▸ **WORK TO COMPLETE**
Your task is to copy the lines between the line containing "obj.data.transform(world)" and the line containing "UPPER, LOWER, WELD, CUT = range(4)", counting both of those lines, and to emit nothing more.

▸ **DATA PROVIDED**
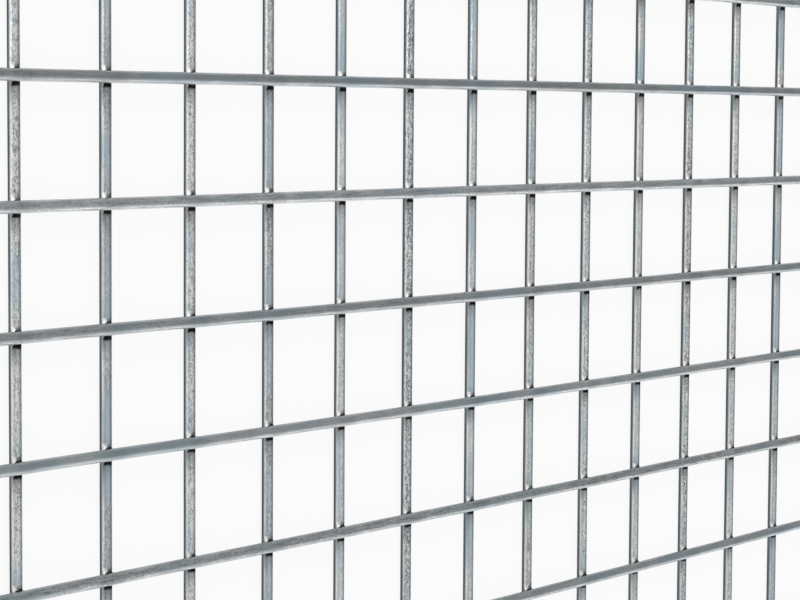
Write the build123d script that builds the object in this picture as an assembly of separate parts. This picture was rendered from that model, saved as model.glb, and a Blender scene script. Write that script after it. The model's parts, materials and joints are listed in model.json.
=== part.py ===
"""Flat sheet of galvanised welded wire mesh, lying level.

Straight wires cross at right angles and are welded at every crossing. The wires along X
are the upper layer, and the wires along Y are the lower one, which the sheet rests on.
All sizes are in millimetres. The origin is at the middle of the sheet, on the plane that
the lower wires rest on, and +Z is up.
"""

from build123d import *

import os

# Sheet, between the middles of its edge wires, made up to whole cells
SHEET_LENGTH = 914.4
SHEET_WIDTH = 609.6

# Wire
WIRE_DIAMETER = 2.5
WIRE_SIDES = 8

# Grid, between the middles of neighbouring wires
PITCH_X = 25.4
PITCH_Y = 25.4

# Weld: how deep the upper wires are pressed into the lower ones
WELD_SINK = 0.4

# Trimmed ends: how far each wire runs past the outside of the edge wire that it crosses
END_STUB = 2.0

# The sheet is one welded piece, kept as sections that meet midway between two wires
SECTION_NAMES = ("mesh_left", "mesh_middle", "mesh_right")

CELLS_X = round(SHEET_LENGTH / PITCH_X)
CELLS_Y = round(SHEET_WIDTH / PITCH_Y)
WIRE_RADIUS = WIRE_DIAMETER / 2
LOWER_HEIGHT = WIRE_RADIUS
UPPER_HEIGHT = LOWER_HEIGHT + WIRE_DIAMETER - WELD_SINK
END_X = CELLS_X * PITCH_X / 2 + WIRE_RADIUS + END_STUB
END_Y = CELLS_Y * PITCH_Y / 2 + WIRE_RADIUS + END_STUB


def wire_places(cells, pitch):
    """Where the middles of the wires lie across the sheet, about its centre."""
    return [(number - cells / 2) * pitch for number in range(cells + 1)]


def wire_section():
    """The wire's cross section, with a flat side underneath."""
    return RegularPolygon(
        radius=WIRE_RADIUS, side_count=WIRE_SIDES, major_radius=False, rotation=180 / WIRE_SIDES
    )


def upper_wire(y, start_x, end_x):
    """A wire along X, from start_x to end_x."""
    start = Plane(origin=(start_x, y, UPPER_HEIGHT), x_dir=(0, 1, 0), z_dir=(1, 0, 0))
    return extrude(start * wire_section(), end_x - start_x)


def lower_wire(x):
    """A wire along Y, from one trimmed edge of the sheet to the other."""
    start = Plane(origin=(x, -END_Y, LOWER_HEIGHT), x_dir=(1, 0, 0), z_dir=(0, 1, 0))
    return extrude(start * wire_section(), 2 * END_Y)


def section_counts():
    """How many lower wires each section holds, with the odd ones in the middle."""
    wires = CELLS_X + 1
    outer = wires // len(SECTION_NAMES)
    middle = wires - outer * (len(SECTION_NAMES) - 1)
    return [middle if number == len(SECTION_NAMES) // 2 else outer for number in range(len(SECTION_NAMES))]


def mesh_section(places, start_x, end_x):
    """The lower wires at these places, welded to their stretch of every upper wire."""
    lower = [lower_wire(x) for x in places]
    upper = [upper_wire(y, start_x, end_x) for y in wire_places(CELLS_Y, PITCH_Y)]
    return Part() + [*lower, *upper]


def main():
    os.makedirs("parts", exist_ok=True)
    places = wire_places(CELLS_X, PITCH_X)
    first = 0
    for name, count in zip(SECTION_NAMES, section_counts()):
        own = places[first : first + count]
        start_x = -END_X if first == 0 else own[0] - PITCH_X / 2
        first += count
        end_x = END_X if first == len(places) else own[-1] + PITCH_X / 2
        section = mesh_section(own, start_x, end_x)
        section.label = name
        export_step(section, f"parts/{name}.step")


main()
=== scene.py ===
"""The looks of a flat sheet of galvanised welded wire mesh, lying on a pale studio floor.

Each section of the sheet is one mesh: round wires in two layers, joined at every crossing by
a small weld of zinc and steel, with nipped ends where the shears cut them. All sizes are in
metres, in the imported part's own frame.
"""

import json
import math
import random

import bpy
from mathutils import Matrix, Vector


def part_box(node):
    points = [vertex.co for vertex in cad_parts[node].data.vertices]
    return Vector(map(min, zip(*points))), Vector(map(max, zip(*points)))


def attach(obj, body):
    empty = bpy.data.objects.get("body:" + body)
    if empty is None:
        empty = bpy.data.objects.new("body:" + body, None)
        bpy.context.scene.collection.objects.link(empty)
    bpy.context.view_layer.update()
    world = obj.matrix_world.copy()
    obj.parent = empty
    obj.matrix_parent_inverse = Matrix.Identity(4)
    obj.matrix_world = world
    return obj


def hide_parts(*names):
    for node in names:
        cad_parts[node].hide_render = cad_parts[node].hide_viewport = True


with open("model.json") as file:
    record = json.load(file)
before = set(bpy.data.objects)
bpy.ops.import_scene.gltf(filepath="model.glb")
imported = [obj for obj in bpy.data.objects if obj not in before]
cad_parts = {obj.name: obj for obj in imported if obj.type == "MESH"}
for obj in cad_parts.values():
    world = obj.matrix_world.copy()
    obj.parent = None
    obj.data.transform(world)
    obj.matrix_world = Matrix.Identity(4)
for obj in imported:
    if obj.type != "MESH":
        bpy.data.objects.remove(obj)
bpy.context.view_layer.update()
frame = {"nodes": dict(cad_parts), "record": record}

bl_info = {
    "name": "Welded wire mesh sheet",
    "version": (1, 0, 0),
    "blender": (4, 5, 0),
    "location": "View3D > Sidebar > Wire mesh",
    "description": "Builds the wires, welds and zinc of a welded mesh sheet, and its studio",
    "category": "Object",
}

BODY = "root"
MAP_NAME = "OFBake"
MM = 0.001

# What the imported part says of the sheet
SECTIONS = sorted(frame["nodes"], key=lambda node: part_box(node)[0].x)
MOUNTS = {mount["name"]: mount["pos_m"] for mount in frame["record"]["mounts"]}
EDGE_X = MOUNTS["edge_wire_right"][0]
EDGE_Y = MOUNTS["edge_wire_back"][1]
LOWER_HEIGHT = MOUNTS["edge_wire_right"][2]
UPPER_HEIGHT = MOUNTS["edge_wire_back"][2]

# How finely the shapes are divided
SIDES = 16
FACING_SIDES = SIDES // 2
STRETCH_STEPS = 4
WELD_STEPS = 3
WELD_TURNS = 2 * (FACING_SIDES + STRETCH_STEPS)
SHARP_ANGLE = math.radians(50)

# The surfaces of each piece, in the order of its material slots
UPPER, LOWER, WELD, CUT = range(4)

# How a wire strays, as shares of the most that it may: set aside, bowed over some cells, and uneven
STRAY_SEED = 2503
ASIDE = 0.5
BOW = 0.3
BOW_CELLS = (9, 16)
UNEVEN = 0.2

# The map of a piece: how much of its tile a stretch of wire fills, how far round the wire its weld
# lies, how much the weld's rows shrink toward their middle, and how large and how far along the
# wire a cut end's disc is
TILE_FILL = 0.96
WELD_AROUND = 0.25
WELD_SHRINK = 0.9
DISC_FILL = 0.3
DISC_ALONG = 1 / 3

# Patterns of the zinc: how fast its grains and drawn lines change along a wire, as a share of how
# fast they change across it, how large each pattern is, with the lumps in grains, and the two
# values that its noise steps between
GRAIN_DRAWING = 0.45
LINE_DRAWING = 0.04
LUMP_GRAINS = 3
LUMP_STEP = (0.35, 0.65)
LINE_WIDTH = 0.24 * MM
LINE_STEP = (0.3, 0.7)
PATCH_SIZE = 9 * MM
PATCH_STEP = (0.36, 0.66)
TINT_SIZE = 21 * MM
TINT_STEP = (0.45, 0.7)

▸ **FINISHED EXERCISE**
    obj.data.transform(world)
    obj.matrix_world = Matrix.Identity(4)
for obj in imported:
    if obj.type != "MESH":
        bpy.data.objects.remove(obj)
bpy.context.view_layer.update()
frame = {"nodes": dict(cad_parts), "record": record}

bl_info = {
    "name": "Welded wire mesh sheet",
    "version": (1, 0, 0),
    "blender": (4, 5, 0),
    "location": "View3D > Sidebar > Wire mesh",
    "description": "Builds the wires, welds and zinc of a welded mesh sheet, and its studio",
    "category": "Object",
}

BODY = "root"
MAP_NAME = "OFBake"
MM = 0.001

# What the imported part says of the sheet
SECTIONS = sorted(frame["nodes"], key=lambda node: part_box(node)[0].x)
MOUNTS = {mount["name"]: mount["pos_m"] for mount in frame["record"]["mounts"]}
EDGE_X = MOUNTS["edge_wire_right"][0]
EDGE_Y = MOUNTS["edge_wire_back"][1]
LOWER_HEIGHT = MOUNTS["edge_wire_right"][2]
UPPER_HEIGHT = MOUNTS["edge_wire_back"][2]

# How finely the shapes are divided
SIDES = 16
FACING_SIDES = SIDES // 2
STRETCH_STEPS = 4
WELD_STEPS = 3
WELD_TURNS = 2 * (FACING_SIDES + STRETCH_STEPS)
SHARP_ANGLE = math.radians(50)

# The surfaces of each piece, in the order of its material slots
UPPER, LOWER, WELD, CUT = range(4)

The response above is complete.